I am a 27-year-old lady. I graduated some three years ago from the university. I have since completed the one year mandatory service.
As an undergraduate, I ensured I never had any serious attachment to any man as I was made to believe that having a boyfriend as a young girl was tantamount to getting pregnant even with just a touch by the opposite s3x.
I now realised at the service that took me to the Northern part of the country that I needed a man in my life having waited that long. I would say that I was so lucky to have met with a young promising oil and gas expert who incidentally is equally from the South West.
We both started dating and promised each other a blissful future together. As I came back home, I informed my parents of my date who was so anxious in meeting with his future in-laws. My parents were equally happy in meeting with him.

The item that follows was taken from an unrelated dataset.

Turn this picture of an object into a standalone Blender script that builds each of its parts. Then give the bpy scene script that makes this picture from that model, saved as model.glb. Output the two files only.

Consequently, a date was agreed on by my parents for him to meet with them. It was a great event as everything went well. It was on this very day that the date of our wedding was announced as my alleged lover was told to arrange a meeting with them with his parents for an informal get-together.

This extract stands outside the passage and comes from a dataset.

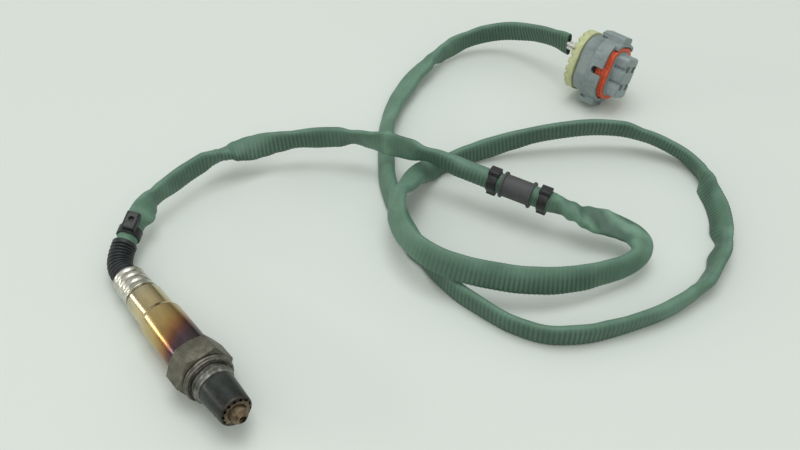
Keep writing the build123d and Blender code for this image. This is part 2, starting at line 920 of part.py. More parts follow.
pieces["wire_tails"] = joined(wire_tails(cord_end, cord_away, plug))
for build in (rear_retainer, wire_seal, connector_housing, interface_seal, terminal_carrier):
    pieces[build.__name__] = plug * build()
pieces["terminals"] = plug * joined(terminals())

os.makedirs("parts", exist_ok=True)
for name, shape in pieces.items():
    export_step(shape, "parts/" + name + ".step")
    print(name, len(shape.solids()), round(shape.volume))
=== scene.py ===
import math

import bmesh
import bpy
from mathutils import Matrix, Vector, noise


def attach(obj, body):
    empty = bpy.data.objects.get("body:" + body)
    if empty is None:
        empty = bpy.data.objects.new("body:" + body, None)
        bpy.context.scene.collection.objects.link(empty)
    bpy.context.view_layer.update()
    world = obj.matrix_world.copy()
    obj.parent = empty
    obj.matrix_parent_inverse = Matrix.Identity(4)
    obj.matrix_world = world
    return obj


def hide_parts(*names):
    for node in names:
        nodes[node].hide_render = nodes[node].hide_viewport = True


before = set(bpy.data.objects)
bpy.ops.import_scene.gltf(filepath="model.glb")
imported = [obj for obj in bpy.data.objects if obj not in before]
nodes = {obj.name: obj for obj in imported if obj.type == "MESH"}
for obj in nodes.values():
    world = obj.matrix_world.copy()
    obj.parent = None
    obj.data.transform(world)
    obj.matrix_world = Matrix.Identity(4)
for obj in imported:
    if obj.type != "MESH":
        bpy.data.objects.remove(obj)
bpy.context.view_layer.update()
bpy.ops.object.select_all(action="DESELECT")
print("frame loaded:", len(nodes), "nodes")

mm = 0.001

camera = {
    "place": (0.24818, -0.07985, 0.305),
    "looks": (-0.57686, 0.44956, -0.68200),
    "lens": 41.85,
    "film": 36,
    "clipFrom": 0.01,
}
lamps = {
    # name: place, width, height, watts, colour
    "keyLamp": ((-0.12, 0.22, 1.50), 0.9, 0.9, 8.0, (0.96, 0.99, 1.0)),
    "fillLamp": ((0.75, -0.40, 1.00), 1.0, 1.0, 2.2, (0.99, 0.99, 0.97)),
    "sideLamp": ((-0.95, -1.05, 0.36), 1.10, 0.10, 3.8, (1.0, 0.99, 0.95)),
}
lampsFace = (0.0, 0.10, 0.0)
air = {
    "low": (0.34, 0.315, 0.27),
    "high": (0.74, 0.765, 0.74),
    "lowUpTo": 0.12,
    "highFrom": 0.62,
    "strength": 0.84,
}


def placeCamera():
    eye = bpy.data.objects.new("camera", bpy.data.cameras.new("camera"))
    bpy.context.collection.objects.link(eye)
    eye.data.lens = camera["lens"]
    eye.data.sensor_width = camera["film"]
    eye.data.clip_start = camera["clipFrom"]
    eye.location = camera["place"]
    eye.rotation_euler = Vector(camera["looks"]).to_track_quat("-Z", "Y").to_euler()
    bpy.context.scene.camera = eye


def placeLamps():
    for name, (place, width, height, watts, colour) in lamps.items():
        lamp = bpy.data.objects.new(name, bpy.data.lights.new(name, "AREA"))
        bpy.context.collection.objects.link(lamp)
        lamp.data.shape = "RECTANGLE"
        lamp.data.energy = watts
        lamp.data.size = width
        lamp.data.size_y = height
        lamp.data.color = colour
        lamp.location = place
        # turned to the part, its width along the sensor
        back = (Vector(place) - Vector(lampsFace)).normalized()
        wide = (Vector((1, 0, 0)) - back * back.x).normalized()
        lamp.rotation_euler = Matrix((wide, back.cross(wide), back)).transposed().to_euler()


def fillAir():
    # A room that is dim near the ground and bright overhead
    world = bpy.data.worlds.new("air")
    bpy.context.scene.world = world
    world.use_nodes = True
    tree = world.node_tree
    ways = tree.nodes.new("ShaderNodeTexCoord")
    parts = tree.nodes.new("ShaderNodeSeparateXYZ")
    ramp = tree.nodes.new("ShaderNodeValToRGB")
    tree.links.new(ways.outputs["Generated"], parts.inputs[0])
    tree.links.new(parts.outputs[2], ramp.inputs["Fac"])
    tree.links.new(ramp.outputs["Color"], tree.nodes["Background"].inputs["Color"])
    near, far = ramp.color_ramp.elements
    near.position, near.color = air["lowUpTo"], (*air["low"], 1)
    far.position, far.color = air["highFrom"], (*air["high"], 1)
    tree.nodes["Background"].inputs["Strength"].default_value = air["strength"]
    bpy.context.scene.view_settings.view_transform = "Standard"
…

The two families having agreed to a date went our ways in making preparations for the day. The traditional wedding was to hold the same day but early before the church service. But alas, the day never came to be as my fiancée and his people refused to turn up for the event till date.

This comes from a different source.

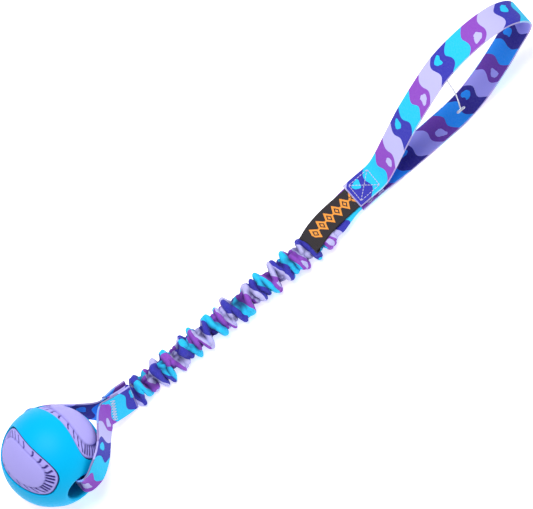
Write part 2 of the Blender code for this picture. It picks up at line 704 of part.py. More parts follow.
def add_label(empties):
    """A woven ribbon folded in two: one body whose two plies meet at the fold."""
    path = label_path()
    ways = directions(path)
    offset = (LABEL_PLY + FIT_GAP) / 2
    upper, lower = [], []
    for place, along in zip(path, ways):
        normal = along.cross(Vector((0, 1, 0))).normalized()
        upper.append(place - normal * offset)
        lower.append(place + normal * offset)
    fold = path[-1] + ways[-1] * (offset + LABEL_PLY)
    ribbon = [*upper, fold, *lower[::-1]]
    sections = []
    for place, along in zip(ribbon, directions(ribbon)):
        sections.append(web_section(place, along, Vector((0, 1, 0)), LABEL_WIDTH / 2, LABEL_PLY))
    add_solid("label", *swept(sections), "label_fabric", "handle", empties)


def add_label_stitch(empties):
    """The row of thread that holds the label down, just before the hand loop's cut end."""
    place = HANDLE_START - LABEL_SEAM_MARGIN
    height = LABEL_SEAT_HEIGHT + LABEL_STACK / 2 + FIT_GAP + THREAD_THICKNESS
    reach = Vector((0, LABEL_WIDTH / 2 - LABEL_SEAM_MARGIN, 0))
    middle = Vector((place, HANDLE_SIDE_START, height))
    seam = rod(middle - reach, middle + reach, THREAD_THICKNESS / 2, THREAD_SIDES)
    add_solid("label_stitch", *seam, "thread", "handle", empties)


def add_tag_pin(empties):
    """The clear fastener of a swing tag: a filament that hangs from the hand loop, with a crossbar."""
    over = min(handle_path(), key=lambda point: abs(point.x - HANDLE_START - PIN_PLACE) - point.z)
    top = Vector((over.x, over.y - HALF_WEB + PIN_INSET, over.z - WEB_THICKNESS - FIT_GAP))
    bottom = top - Vector((PIN_SWAY, PIN_INSET, PIN_LENGTH))
    knee = (top + bottom) / 2 + Vector((PIN_SWAY * PIN_BOW_SHARE, 0, 0))
    sections = []
    path = curve_through([top, knee, bottom], PIN_STEPS)
    for place, along in zip(path, directions(path)):
        sections.append(round_section(place, along, PIN_FILAMENT_RADIUS, THREAD_SIDES))
    pin = add_solid("tag_pin", *swept(sections), "clear_plastic", "handle", empties)
    half_bar = Vector((PIN_BAR_LENGTH / 2, 0, 0))
    bar_shape = rod(bottom - half_bar, bottom + half_bar, PIN_BAR_RADIUS, THREAD_SIDES)
    bar = add_solid("pin_bar", *bar_shape, "clear_plastic", "handle", empties)
    bar.hide_render = True
    bar.display_type = "WIRE"
    join = pin.modifiers.new("crossbar", "BOOLEAN")
    join.operation = "UNION"
    join.object = bar


def stand_on_origin(toy):
    """Moves the toy so that its footprint's middle is at the origin and its lowest point at height 0."""
    bpy.context.view_layer.update()
    corners = []
    for obj in bpy.data.objects:
        if obj.type == "MESH" and not obj.hide_render:
            corners += [obj.matrix_world @ vertex.co for vertex in obj.data.vertices]
    lowest = [min(corner[axis] for corner in corners) for axis in range(3)]
    highest = [max(corner[axis] for corner in corners) for axis in range(3)]
    toy.location = (-(lowest[0] + highest[0]) / 2, -(lowest[1] + highest[1]) / 2, -lowest[2])


def main():
    clear_scene()
    empties = add_bodies()
    add_ball_shell(empties)
    for number, tilt in enumerate(INLAY_TILTS_DEG, 1):
        add_inlay(f"ball_inlay_{number}", tilt, 0, empties)
    add_ball_strap(empties)
    add_sleeve_ball_end(empties)
    add_bartacks(empties)
    add_bungee_sleeve(empties)
    add_elastic(empties)
    add_sleeve_handle_end(empties)
    add_handle_webbing(empties)
    add_handle_box_stitch(empties)
    add_label(empties)
    add_label_stitch(empties)
    add_tag_pin(empties)
    stand_on_origin(empties[None])


main()
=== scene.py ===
"""The look of the bungee tug toy: rubber ball, printed webbing, gathered sleeve, label and tag pin.

Places are counted from the floor under the bend at the sleeve's ball end, with the toy along X. Each mesh
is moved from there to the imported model's frame when it is made.
"""

import json
from math import acos, atan2, copysign, cos, exp, hypot, pi, radians, sin, sqrt

import bmesh
import bpy
import numpy as np
from mathutils import Color, Matrix, Vector, noise
from mathutils.geometry import interpolate_bezier

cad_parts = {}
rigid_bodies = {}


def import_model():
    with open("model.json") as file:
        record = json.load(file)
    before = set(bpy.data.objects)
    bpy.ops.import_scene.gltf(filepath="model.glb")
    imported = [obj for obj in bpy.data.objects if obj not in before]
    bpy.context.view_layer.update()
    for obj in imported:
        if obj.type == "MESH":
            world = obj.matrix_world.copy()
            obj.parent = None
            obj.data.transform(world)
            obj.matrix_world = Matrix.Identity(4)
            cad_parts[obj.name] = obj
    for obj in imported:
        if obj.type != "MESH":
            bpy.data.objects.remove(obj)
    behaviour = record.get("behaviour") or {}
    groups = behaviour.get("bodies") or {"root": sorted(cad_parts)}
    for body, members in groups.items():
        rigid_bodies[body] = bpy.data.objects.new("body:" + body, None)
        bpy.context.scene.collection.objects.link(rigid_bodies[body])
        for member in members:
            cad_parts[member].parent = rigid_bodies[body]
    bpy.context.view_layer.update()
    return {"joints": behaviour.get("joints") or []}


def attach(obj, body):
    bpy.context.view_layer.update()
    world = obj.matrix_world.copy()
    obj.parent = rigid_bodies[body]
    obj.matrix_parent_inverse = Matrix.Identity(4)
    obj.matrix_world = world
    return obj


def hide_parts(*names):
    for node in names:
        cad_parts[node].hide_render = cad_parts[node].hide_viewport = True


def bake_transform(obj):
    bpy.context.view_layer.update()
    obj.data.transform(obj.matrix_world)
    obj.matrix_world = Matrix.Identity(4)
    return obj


for startup_object in list(bpy.data.objects):
    bpy.data.objects.remove(startup_object, do_unlink=True)
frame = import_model()

MM = 0.001
TURN = 2 * pi
UP = Vector((0, 0, 1))
JOINTS = {joint["name"]: joint for joint in frame["joints"]}
TOY_ORIGIN = Vector(JOINTS["ball_swing"]["pos_m"]) * Vector((1, 1, 0))
SLOPE_STEP = 0.3 * MM

# Ball
BALL_RADIUS = 32.75 * MM
BORE_RADIUS = 10 * MM
MOUTH_ROUNDING = 2 * MM
FIT_GAP = 0.3 * MM
CUT_OVERRUN = 3 * MM
SHELL_SIDES = 144
RECESS_SIDES = 96
RECESS_SHARES = (0.3, 0.65, 1)
INLAY_GROOVE = 0.5 * MM
INLAY_HALF_LENGTH = 30.5 * MM
INLAY_HALF_WIDTH = 15 * MM
INLAY_FULLNESS = 2 / 2.4
INLAY_TILTS_DEG = (-39, 61, 144, 227)
INLAY_DEPTH = 2.2 * MM
INLAY_FLANGE_WIDTH = 4.8 * MM
INLAY_FLANGE_DROP = 0.9 * MM
INLAY_STEP_WIDTH = 0.7 * MM
INLAY_EDGE_ROUNDING = 0.5 * MM
INLAY_SIDES = 560
OVAL_STEPS = 1440
TICK_DEPTH = 1 * MM
TICK_WIDTH = 1.8 * MM
TICK_BEND = 1.4 * MM
SIDE_TICKS = 8
END_TICKS = 6
SIDE_TICK_SPREAD_DEG = 108
END_TICK_SPREAD_DEG = 46

# Webbing
WEB_WIDTH = 20 * MM
WEB_THICKNESS = 1.4 * MM
HALF_WEB = WEB_WIDTH / 2
WEB_STAND = FIT_GAP + WEB_THICKNESS / 2
WEB_CELLS = 16

# Sleeve
SLEEVE_LENGTH = 143 * MM
SLEEVE_HEIGHT = 10 * MM
SLEEVE_HALF_WIDTH = 9.8 * MM
FLAT_THICKNESS = 2.4 * MM
TACK_RADIUS = 3.4 * MM
ELASTIC_RADIUS = 3 * MM
ELASTIC_STEPS = 40
FLAT_START = SLEEVE_LENGTH + TACK_RADIUS + FIT_GAP
GATHER_START = -8 * MM
GATHER_END = 162 * MM
GATHER_SPAN = GATHER_END - GATHER_START
GATHER_ROWS = 360
GATHER_COLUMNS = 64
GATHERED_CLOTH = 457 * MM
GATHER_OPENING = 4 * MM
GATHER_CLOSING = 16 * MM
FLAT_ROW = 1.5 * MM
FOLD_OVERHANG = 1.1 * MM
FOLD_MIDDLE_WIDTH = 7.3 * MM
FOLD_MIDDLE_HEIGHT = 6.2 * MM
FOLD_HEIGHT = 2.6 * MM
FOLD_TOP = 8.6 * MM
FOLD_DEPTH = 5 * MM
LOWER_SPLIT = 8 * MM
UPPER_SPLIT = 135 * MM
LABEL_ROOM = 0.8 * MM

# The folds' form, whose counts are along the whole gathered length
RUFFLE_COUNT = 15.5
RUFFLE_DRIFT = 4.5
RUFFLE_WANDER = 0.9
SLEEVE_SPIN = 0.6
DRIFTS_ALONG = 9
LOBES_ALONG = 14
RINGS_ALONG = 12
MINOR_ALONG = 75
MINOR_AROUND = 2.4
RIDGE_FULLNESS = 2.4
RIDGE_SWING_SHARE = 1.05
RIDGE_REACH_SHARE = 0.72
RINGED_SHARE = 0.35
LOBE_CHANGE_SHARE = 0.7
MINOR_SHARE = 0.7
WIDE_FULLNESS = 0.8
HIGH_FULLNESS = 0.9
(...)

This embarrassment nearly cost my parents’ heart attack as they are just coming out of the trauma. I took it in my stride that we were not destined to be joined in holy matrimony after series of counselling by my pastor and other elderly people.
The guy in question even changed his SIM card that made communicating with him a big challenge only for me to be told that he travelled out of the country on the day we were expected to sign the dotted lines. After waiting for some months expecting that he would call to explain what went wrong endlessly, I decided to pick my pieces together to start a new life as life continues.
I had to change my location as I moved to Lagos to start on a clean slate. I attend a living church and I ensured that I work for God hoping to meet with a born again brother who will love me the way I had hoped. Lo and behold a brother eventually proposed to me after he had told me that he was convinced that I am God’s will for his life.
With this word of assurance, I gave him my word that I too needed to seek the face of God concerning his proposal. In no time, the confirmation came and I gave him my word.
As a child of God, I felt I needed not hide my past experience from him as I told him all that happened to my first date. I could read how sorry he was for my past nasty experience promising heaven and earth that such a story will not repeat itself.
At a point when I felt I was in safe hand, the least expected happened. This second guy again ran away without a parting word. I am puzzled. I am feeling like committing suicide!
Did I commit a sin by telling him my first experience? I have asked several questions with no plausible answer to calm my frayed nerves.
Please guys, I need your counsel to put my mind at rest and give me hope of a better tomorrow. I am counting on you guys urgently because I don’t want to die in silence.
Please guys, what is your advice for her?